I continued up out of the bowl, and at the top, again lost the trail and made a false turn. I was headed down the wrong ridge in the setting sunlight when I suddenly realized I was lost, turned back, and easily found the right trail. It could’ve been a bad scene after sundown, miles from my vehicle in unfamiliar forest…

But it got worse. When I finally reached the creek bottom, the trail ended at the bank and everything looked unfamiliar. I knew this had to be the right creek, but there was simply no trail, and no marked creek crossing. I scouted around for several minutes, and finally crossed the creek and climbed the opposite bank, where I found myself in another primitive corral, which I’d never seen before. It was getting dark and now I was really worried. Where the hell was I?

I crossed the corral and kept going down the left bank of the creek, but there was simply no trail here. I could see a narrow cattle trail on the opposite bank, so I dropped into the creek and climbed up the steep bank. I continued down the creek on the cattle trail, completely confused, and suddenly came upon the original trail, cutting down the slope from above.

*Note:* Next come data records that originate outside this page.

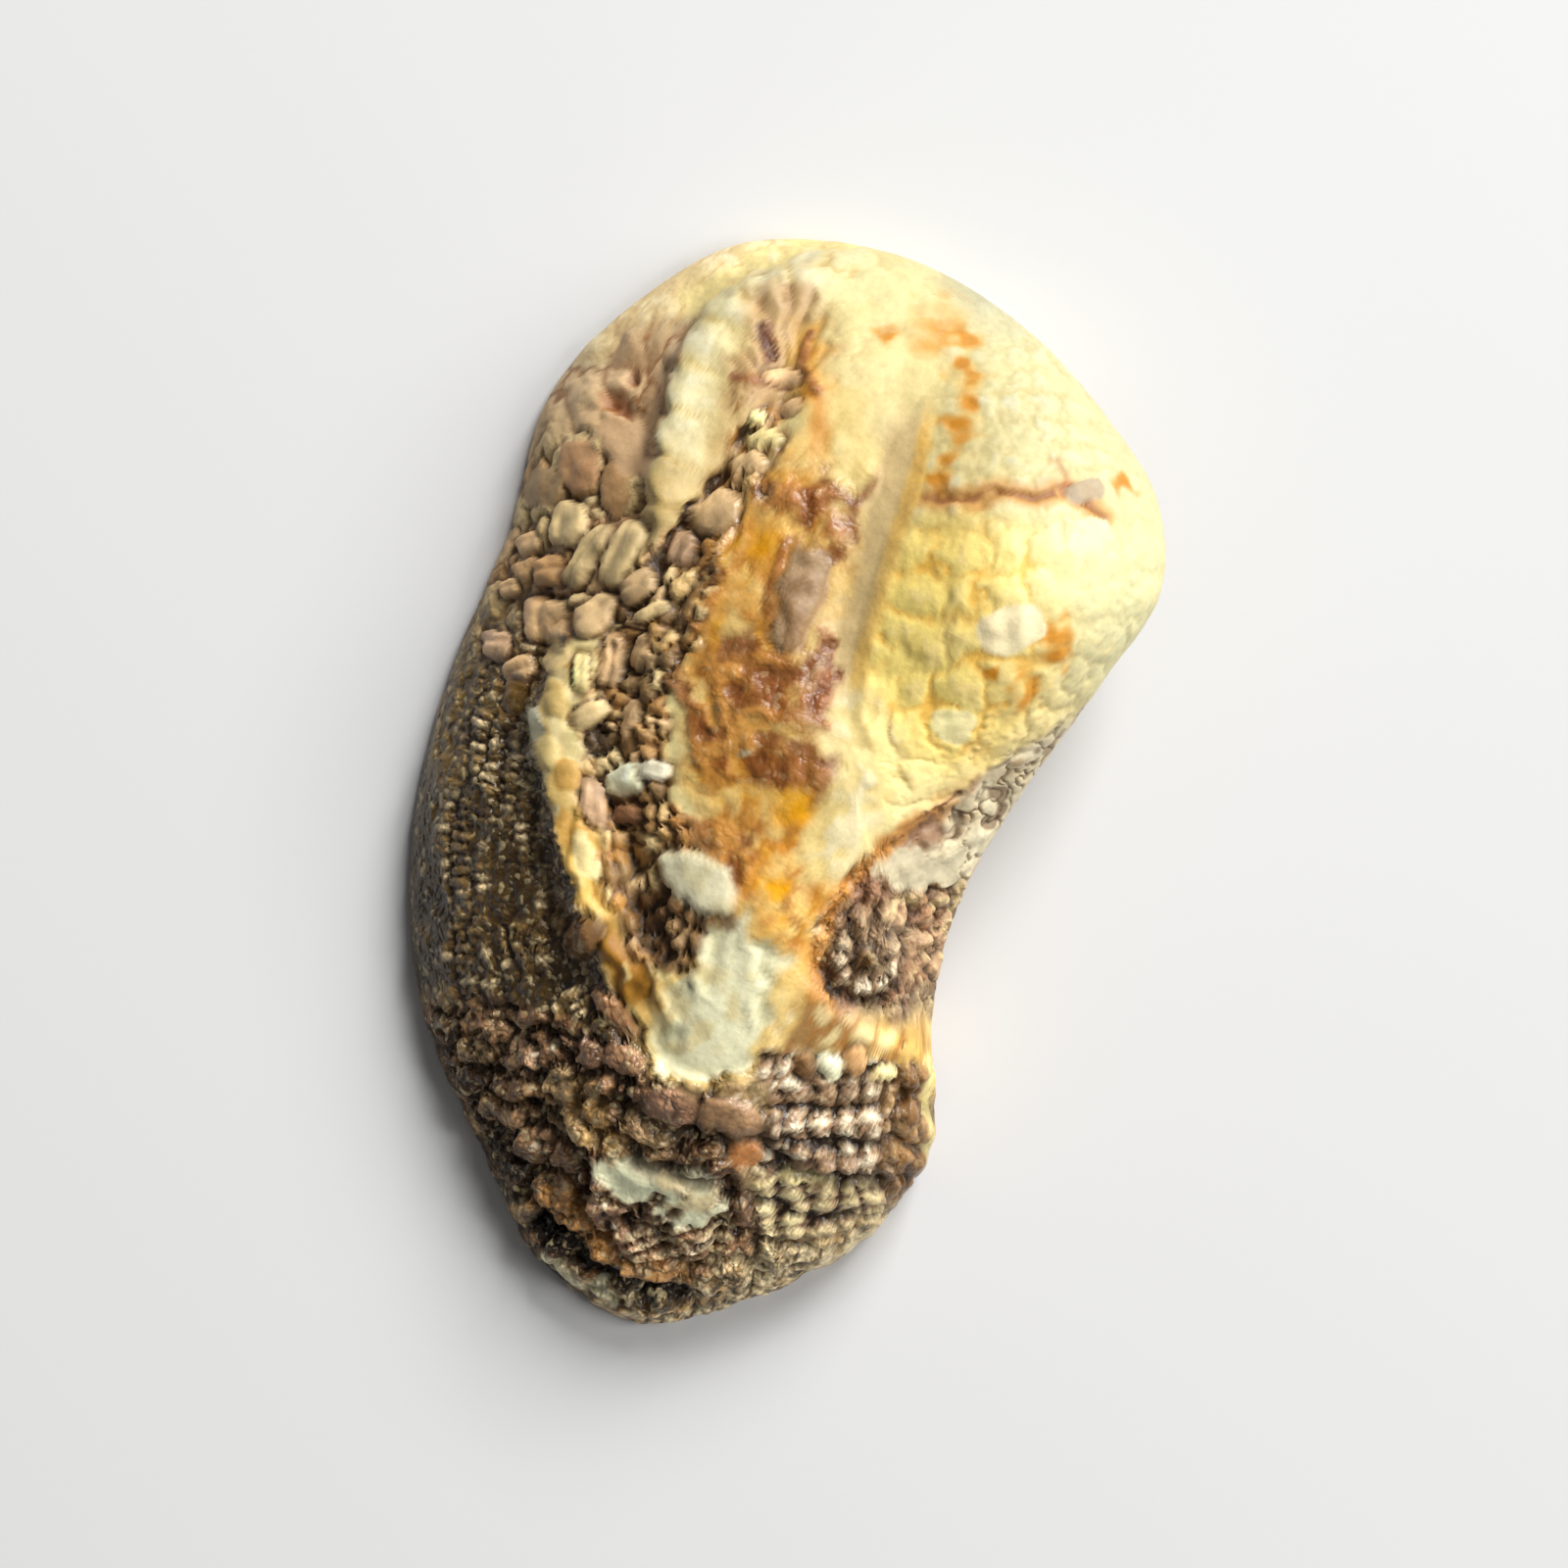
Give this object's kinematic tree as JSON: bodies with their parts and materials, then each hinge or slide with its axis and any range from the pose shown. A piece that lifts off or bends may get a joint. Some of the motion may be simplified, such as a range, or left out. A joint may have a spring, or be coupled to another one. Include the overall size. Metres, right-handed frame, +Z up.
{
  "type": "ark clam shell",
  "caption": "Worn half shell of an ark clam lying dome up, with a swollen beak, beaded ribs, growth ridges, a toothed hinge plate and a hollow inside",
  "frame": {"origin": "middle of the shell's plan, on the flat face that it rests on", "axes": "+Y towards the front end of the shell, +X towards the hinge, +Z up through the dome"},
  "size_m": [0.0408, 0.068, 0.0175],
  "materials": {
    "shell": "satin"
  },
  "bodies": {
    "root": {"valve": "shell"}
  },
  "joints": []
}
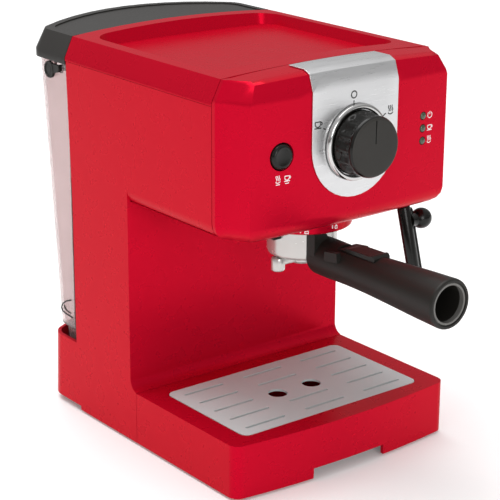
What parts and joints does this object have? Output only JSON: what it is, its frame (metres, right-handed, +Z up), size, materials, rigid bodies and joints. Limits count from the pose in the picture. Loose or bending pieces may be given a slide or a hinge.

Ahead, I could see a cairn marking the creek crossing I’d taken this morning. Like so many times today, cattle trails had led me off my hiking trail, but I’d finally found it again.

On the long drive back in the dark, I devoted myself to putting together a recipe for the easy but delicious dinner I was going to cook when I got home. And the next day, when I calculated the actual mileage and elevation for my hike, I found that including all the sidetracks and mistakes, the distance and elevation gain had been 50% more than expected. So despite the frustration and stress, I was pleased with that as well.